Our longest test suite for our monolith takes seven minutes and 19 seconds to run, using 10 parallel machines for greater speed. That test suite is part of a workflow that takes 10 minutes and six seconds in total, including a deploy step.

Our shortest test suite takes 37 seconds, with no parallelism, on our API gateway service.

— Rob Zuber, CircleCI

Five years ago, while working on our Hootsuite Insights product, we had a small collection of automated tests, but they weren’t as reliable as we wanted. Soon after, as we began working on our Hootsuite Analytics product, we thought it would be a good opportunity to rebuild our test suites from the ground up. We had learned a lot from our early experience using automated tests, and we put those lessons into practice with this new product.

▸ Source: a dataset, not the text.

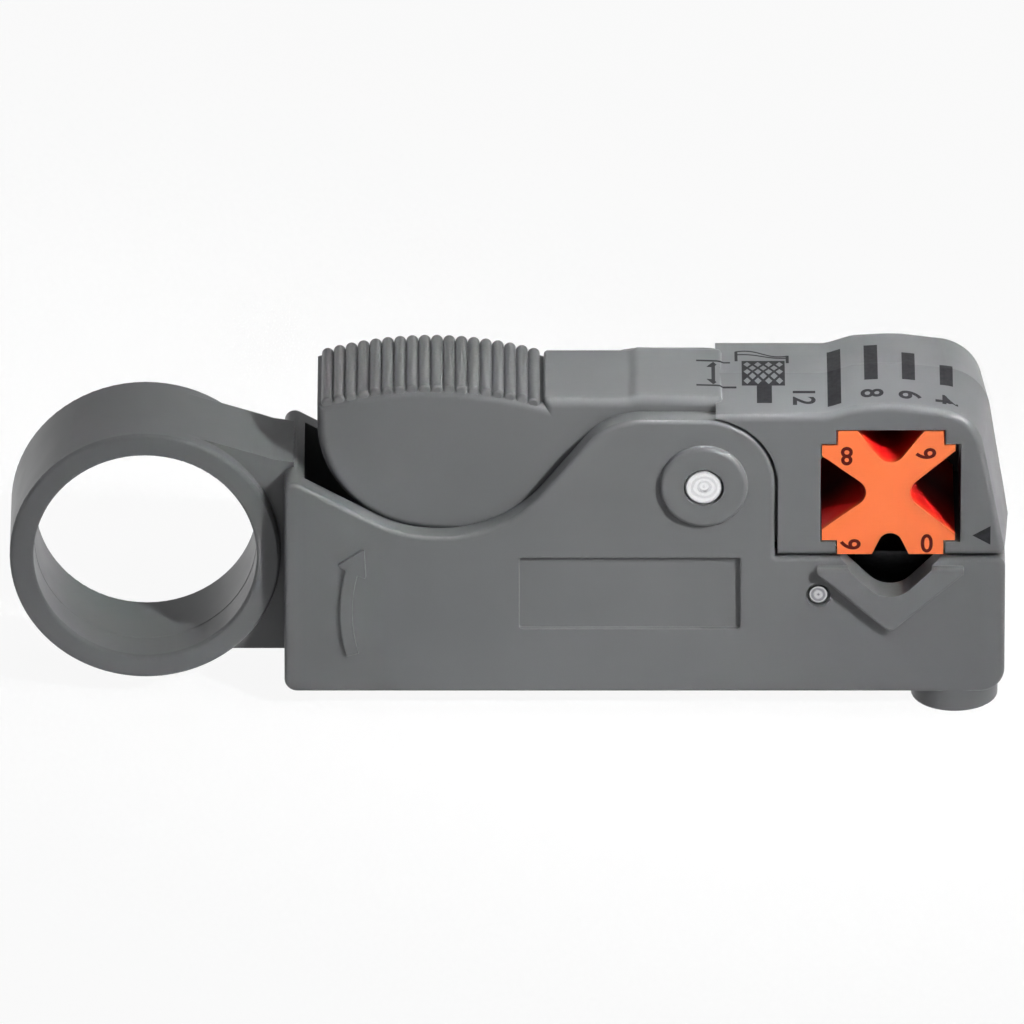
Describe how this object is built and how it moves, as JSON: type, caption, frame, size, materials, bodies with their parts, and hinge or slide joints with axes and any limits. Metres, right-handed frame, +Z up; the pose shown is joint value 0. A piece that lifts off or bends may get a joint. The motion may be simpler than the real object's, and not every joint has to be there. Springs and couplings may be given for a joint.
{
  "type": "coaxial cable stripper",
  "caption": "Hand tool that clamps a coaxial cable in a V groove and is turned round it by a finger ring to strip it in steps.",
  "frame": {"origin": "middle of the tool's outline seen from above, at the underside of the screw boss", "axes": "+X towards the nose, +Y across the tool along the cable, +Z up"},
  "size_m": [0.0999, 0.019, 0.0351],
  "materials": {
    "grey_plastic": "satin",
    "orange_plastic": "satin",
    "bright_steel": "polished",
    "arm_steel": "satin",
    "blade_steel": "ground",
    "screw_steel": "polished",
    "spring_steel": "drawn",
    "black_steel": "satin"
  },
  "bodies": {
    "body": {"main_body": "grey_plastic", "pivot_pin": "bright_steel", "hinge_pin": "bright_steel", "return_spring": "spring_steel", "arm_spacer_1": "bright_steel", "arm_spacer_2": "bright_steel", "arm_spacer_3": "bright_steel", "arm_spacer_4": "bright_steel"},
    "lever": {"jaw_lever": "grey_plastic", "v_block": "orange_plastic"},
    "arm_1": {"blade_arm_1": "arm_steel", "blade_1": "blade_steel", "blade_screw_1": "screw_steel"},
    "screw_1": {"adjusting_screw_1": "black_steel"},
    "arm_2": {"blade_arm_2": "arm_steel", "blade_2": "blade_steel", "blade_screw_2": "screw_steel"},
    "screw_2": {"adjusting_screw_2": "black_steel"},
    "arm_3": {"blade_arm_3": "arm_steel", "blade_3": "blade_steel", "blade_screw_3": "screw_steel"},
    "screw_3": {"adjusting_screw_3": "black_steel"}
  },
  "joints": [
    {"name": "lever_open", "type": "hinge", "parent": "body", "child": "lever", "pos_m": [0.01937, 0, 0.02535], "axis": [0, -1, 0], "range_deg": [0, 15], "stiffness_Nm_per_rad": 0.95, "springref_deg": -9.17, "deforming": ["return_spring"]},
    {"name": "screw_1_turn", "type": "hinge", "parent": "body", "child": "screw_1", "pos_m": [0.04458, -0.00455, 0], "axis": [0, 0, 1], "range_deg": [0, 360]},
    {"name": "arm_1_tilt", "type": "hinge", "parent": "body", "child": "arm_1", "pos_m": [0.03087, -0.00455, 0.013], "axis": [0, -1, 0], "range_deg": [0, 2.1]},
    {"name": "screw_2_turn", "type": "hinge", "parent": "body", "child": "screw_2", "pos_m": [0.04458, -0.00055, 0], "axis": [0, 0, 1], "range_deg": [0, 360]},
    {"name": "arm_2_tilt", "type": "hinge", "parent": "body", "child": "arm_2", "pos_m": [0.03087, -0.00055, 0.013], "axis": [0, -1, 0], "range_deg": [0, 2.1]},
    {"name": "screw_3_turn", "type": "hinge", "parent": "body", "child": "screw_3", "pos_m": [0.04458, 0.00345, 0], "axis": [0, 0, 1], "range_deg": [0, 360]},
    {"name": "arm_3_tilt", "type": "hinge", "parent": "body", "child": "arm_3", "pos_m": [0.03087, 0.00345, 0.013], "axis": [0, -1, 0], "range_deg": [0, 2.1]}
  ],
  "couplings": [
    {"joint": "arm_1_tilt", "follows": "screw_1_turn", "ratio": 0.005809},
    {"joint": "arm_2_tilt", "follows": "screw_2_turn", "ratio": 0.005809},
    {"joint": "arm_3_tilt", "follows": "screw_3_turn", "ratio": 0.005809}
  ]
}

As the team and product matured, we started adding more tests and split them into categories. We then added custom tooling that allows us to skip tests that are failing due to flakiness or external dependencies. We also keep track of quarantined tests and try to fix them ASAP.

We transitioned to continuous integration four years ago, which naturally relies on automation. Our CI pipeline runs several test jobs in parallel, with the longest job taking approximately eight minutes.

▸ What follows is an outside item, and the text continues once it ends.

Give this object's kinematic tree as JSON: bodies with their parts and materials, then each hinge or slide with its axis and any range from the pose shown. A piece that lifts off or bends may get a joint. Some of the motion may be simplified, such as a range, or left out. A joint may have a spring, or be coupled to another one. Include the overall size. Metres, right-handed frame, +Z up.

— Greg Bell and Claudiu Coman, Hootsuite

In the old monolith-only days, Yelp’s test suites tended toward a 50/50 mix of unit tests and integration tests. They ran in one process, and that often enabled integration testing by default. Heavy use of database-level sandboxing (with factories for setup and teardown) prevented test pollution, and there weren’t enough external services to introduce flakiness issues. We also added UI-level acceptance testing with Selenium after discovering a number of critical frontend bugs after the fact. Tests took roughly an hour to run, with some runs up to four hours, but went down to an average of 40 minutes with significantly reduced variance once we introduced cluster auto-scaling and better queue management.

As the migration to services took hold, integration testing by default and running tests off a single process quickly became untenable. We briefly made do with different test runs hitting shared “global” services, but this led to test pollution. To avoid that, individual use cases patched in fake service implementations (e.g., a task worker that actually runs inline when you submit a new task) ad hoc. Eventually, complex call graphs demanded a move to more structured fakes. We’ve had the most success with VCR approaches (named after the device that plays VHS tapes, and rerecorded via docker-compose), which have kept test times under 20 minutes and non-flaky.

— Scott Triglia, Yelp

How heavily do developers rely on your test suites to validate their code? Do green tests mean “good to go,” or are there additional manual assurance processes?

Outside of production-level validation, we rely on automated tests. For us, a merge to master initiates a deployment to production.

We’ll do branch-level canaries in scenarios where we believe it’s difficult to validate without production scale or the oddities of production data. For example, those might be scenarios where there has been a structural change, where we’ve significantly shifted our testing, or where we believe there may be a performance impact introduced by the change. With the sheer job volume running through CircleCI and the huge variety in jobs from customers, we want to be sure we’re capturing every edge case. We never want to be the reason customers’ builds are breaking.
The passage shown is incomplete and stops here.